Filed May 7 in the U.S. District Court for the District of Minnesota, the proposed final judgment stems from a 2023 antitrust lawsuit brought by the U.S. Department of Justice and several states against Agri Stats Inc. The government alleged the company’s data-sharing practices enabled processors to exchange sensitive market intelligence in ways that may have reduced competition.
While Agri Stats did not admit wrongdoing, the company agreed to operational changes under a proposed 10-year consent decree designed to increase transparency and limit the sharing of competitively sensitive information.
Agri Stats, headquartered in Indiana, provides benchmarking reports widely used throughout the poultry, pork, and turkey sectors. The reports compile non-public operational and financial information submitted by processors, allowing companies to compare performance metrics across areas such as feed efficiency, mortality, processing yields, and profitability.
For decades, these reports have served as an industry standard for operational benchmarking. Critics, however, argued the data-sharing system allowed companies to monitor competitors too closely.
One of the most significant provisions in the settlement would prohibit Agri Stats from continuing its sales reporting business. Under the agreement, Agri Stats must stop offering “Sales Report Books” and can no longer report sales pricing data from meat processors, even in anonymized form, except in limited circumstances tied to operational profit analysis.
The proposed judgment would also ban several reporting practices that regulators viewed as problematic, including revealing participant identities, publishing processor rankings and sharing data “flags” that showed how many companies contributed to a particular metric. Agri Stats also would be prohibited from sharing individual company performance data outside narrow exceptions outlined in the agreement.
The settlement establishes new aggregation standards as well. For many reports, data must represent at least three processors, and no single company can account for more than 70 percent of the underlying information.

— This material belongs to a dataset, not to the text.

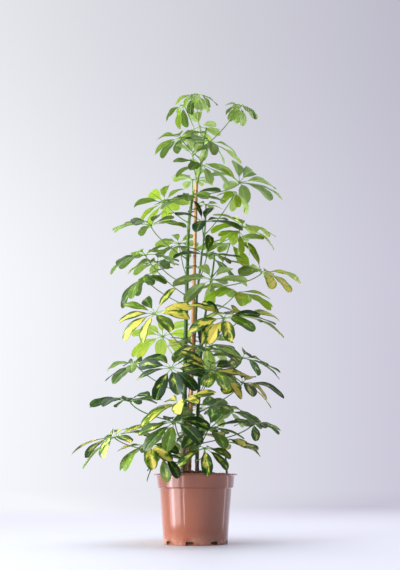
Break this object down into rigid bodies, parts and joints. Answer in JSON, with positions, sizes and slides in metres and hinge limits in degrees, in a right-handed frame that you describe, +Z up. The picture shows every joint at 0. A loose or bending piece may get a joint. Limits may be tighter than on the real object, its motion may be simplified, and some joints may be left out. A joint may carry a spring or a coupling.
{
  "type": "potted umbrella plant",
  "caption": "Tall umbrella plant with variegated fan-shaped leaves, tied to a bamboo cane in a round terracotta-coloured plastic nursery pot.",
  "frame": {"origin": "middle of the flat base of the pot", "axes": "+Z up along the pot and the stems, -Y towards the front, +X to the right seen from the front"},
  "size_m": [0.5404, 0.3994, 1.1179],
  "materials": {
    "pot_plastic": "gloss",
    "potting_soil": "matte",
    "bamboo": "satin",
    "plant_tie": "satin",
    "stem": "matte",
    "leaf": "satin"
  },
  "bodies": {
    "root": {"pot": "pot_plastic", "soil": "potting_soil", "cane": "bamboo", "tie_1": "plant_tie", "tie_2": "plant_tie", "stem_a": "stem", "stem_b": "stem", "stem_c": "stem", "stem_d": "stem", "leaf_a_01": "leaf", "leaf_a_02": "leaf", "leaf_a_03": "leaf", "leaf_a_04": "leaf", "leaf_a_05": "leaf", "leaf_a_06": "leaf", "leaf_a_07": "leaf", "leaf_a_08": "leaf", "leaf_a_09": "leaf", "leaf_a_10": "leaf", "leaf_b_01": "leaf", "leaf_a_11": "leaf", "leaf_a_12": "leaf", "leaf_b_02": "leaf", "leaf_a_13": "leaf", "leaf_b_03": "leaf", "leaf_a_14": "leaf", "leaf_b_04": "leaf", "leaf_c_01": "leaf", "leaf_a_15": "leaf", "leaf_a_16": "leaf", "leaf_b_05": "leaf", "leaf_c_02": "leaf", "leaf_a_17": "leaf", "leaf_c_03": "leaf", "leaf_c_04": "leaf", "leaf_c_05": "leaf", "leaf_a_18": "leaf", "leaf_b_06": "leaf", "leaf_a_19": "leaf", "leaf_b_07": "leaf", "leaf_c_06": "leaf", "leaf_c_07": "leaf", "leaf_c_08": "leaf", "leaf_a_20": "leaf", "leaf_a_21": "leaf", "leaf_c_09": "leaf", "leaf_c_10": "leaf", "leaf_a_22": "leaf", "leaf_a_23": "leaf", "leaf_c_11": "leaf", "leaf_b_08": "leaf", "leaf_a_24": "leaf", "leaf_c_12": "leaf", "leaf_c_13": "leaf", "leaf_a_25": "leaf", "leaf_b_09": "leaf", "leaf_a_26": "leaf", "leaf_c_14": "leaf", "leaf_a_27": "leaf"}
  },
  "joints": []
}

The agreement also imposes stricter time delays on data reporting. Most information included in Agri Stats reports would need to be at least 45 days old on average, while certain production-related data must be at least 90 days old before publication.

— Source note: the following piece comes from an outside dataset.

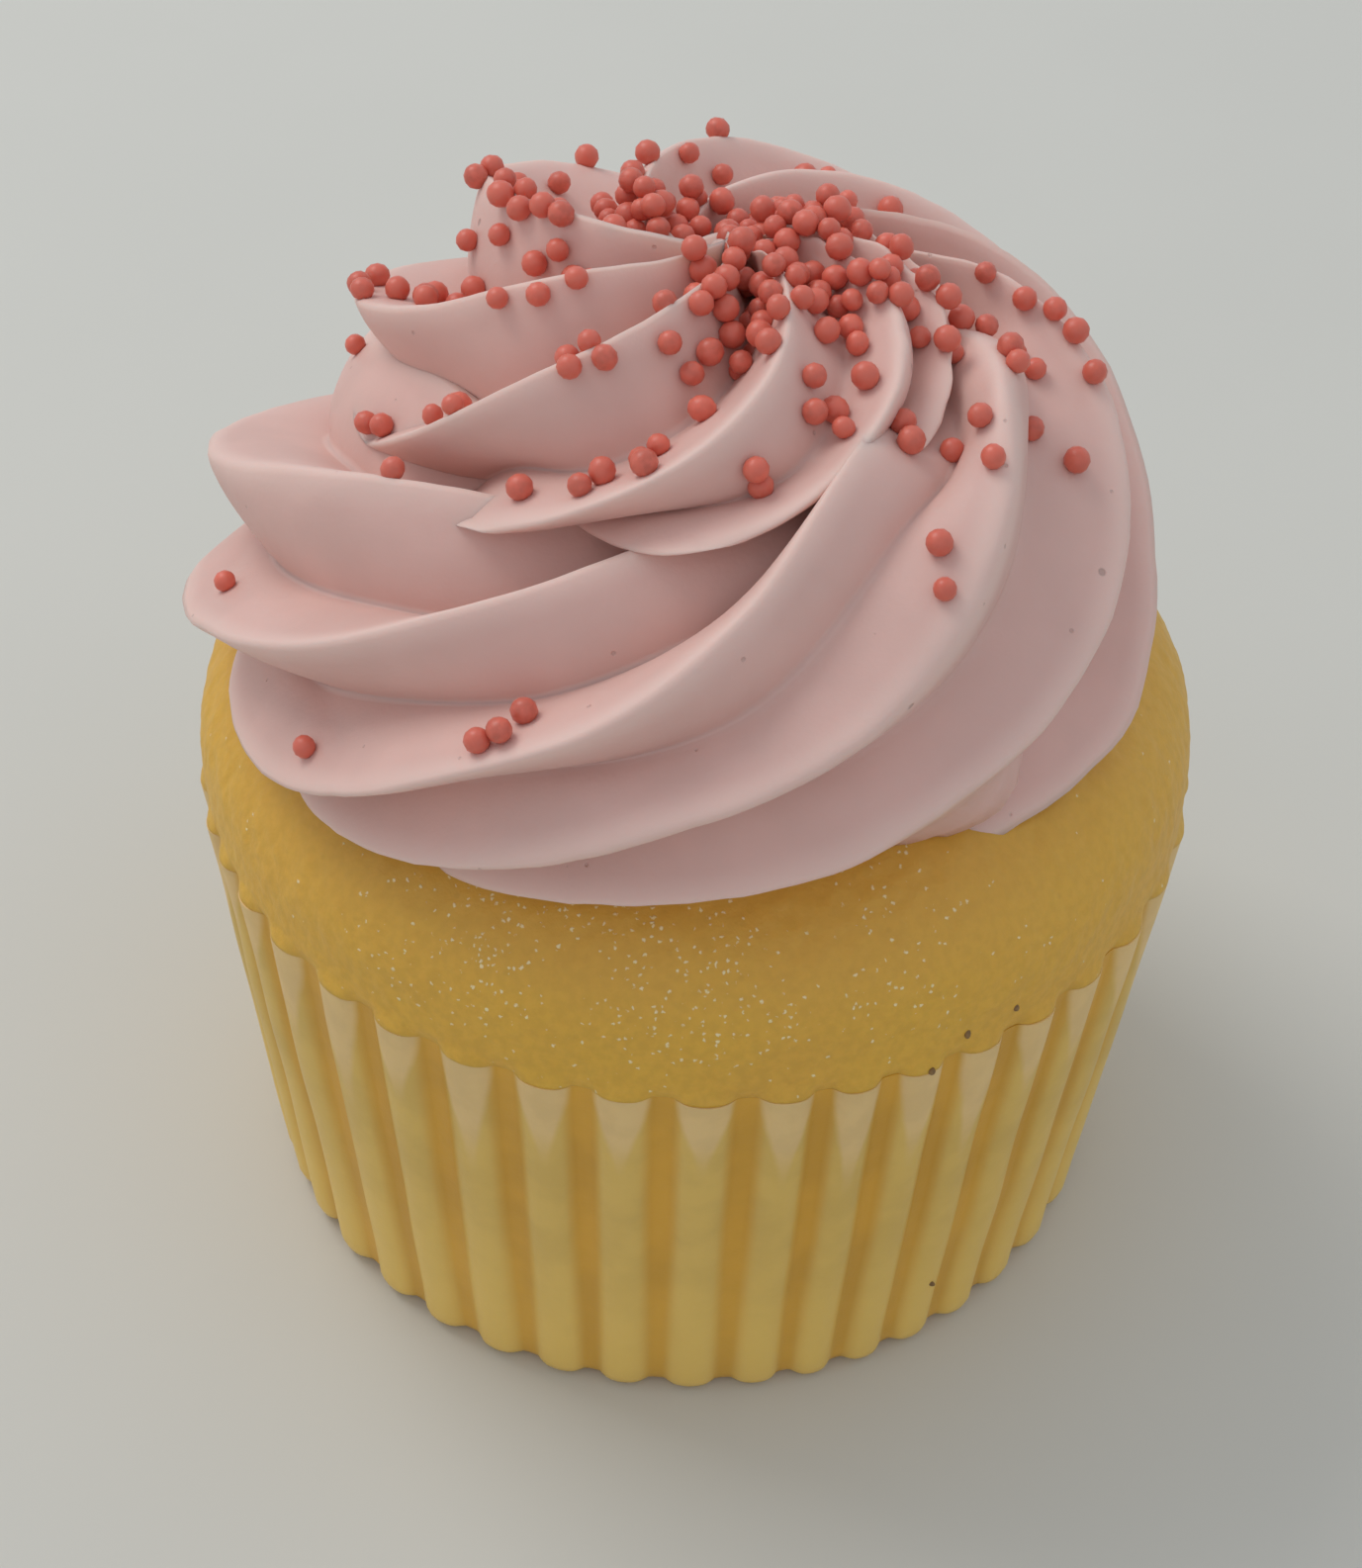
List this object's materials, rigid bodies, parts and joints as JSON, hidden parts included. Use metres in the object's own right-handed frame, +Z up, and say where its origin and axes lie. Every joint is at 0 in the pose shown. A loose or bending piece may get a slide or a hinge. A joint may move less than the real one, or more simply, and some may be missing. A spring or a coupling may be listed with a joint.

Another major component of the settlement would require Agri Stats to make its reports and manuals available for purchase by any person or company in the United States, not just meat processors. The decree states Agri Stats cannot discourage non-processors from purchasing reports through restrictive contract terms or discriminatory pricing.
That change could potentially expand access to researchers, retailers, food manufacturers, investors and other market participants who historically had limited visibility into the benchmarking system.
Not all Agri Stats reporting would disappear under the settlement. The proposed judgment specifically allows continued publication of certain feed formulation, nutrition and operational performance reports, provided they comply with the new confidentiality requirements.
Attached exhibits identify numerous poultry and swine feed-related reports that could continue, including nutrient profiles, feeding schedules, medication usage reports and feed-efficiency benchmarking tied to animal growth and performance.
The settlement also permits Agri Stats subsidiary Express Markets Inc. to continue publishing nationwide broiler chicken price reports under tighter oversight and reporting restrictions.
If approved, the agreement would place Agri Stats under extensive federal oversight. A court-appointed monitor would oversee compliance for up to seven years, with authority to inspect records, review reporting practices and investigate potential violations.
Agri Stats also would be required to implement a formal antitrust compliance program that includes annual employee training, whistleblower protections and mandatory disclosure of suspected violations to federal and state regulators. The proposed final judgment would remain in effect for 10 years unless terminated earlier by the government.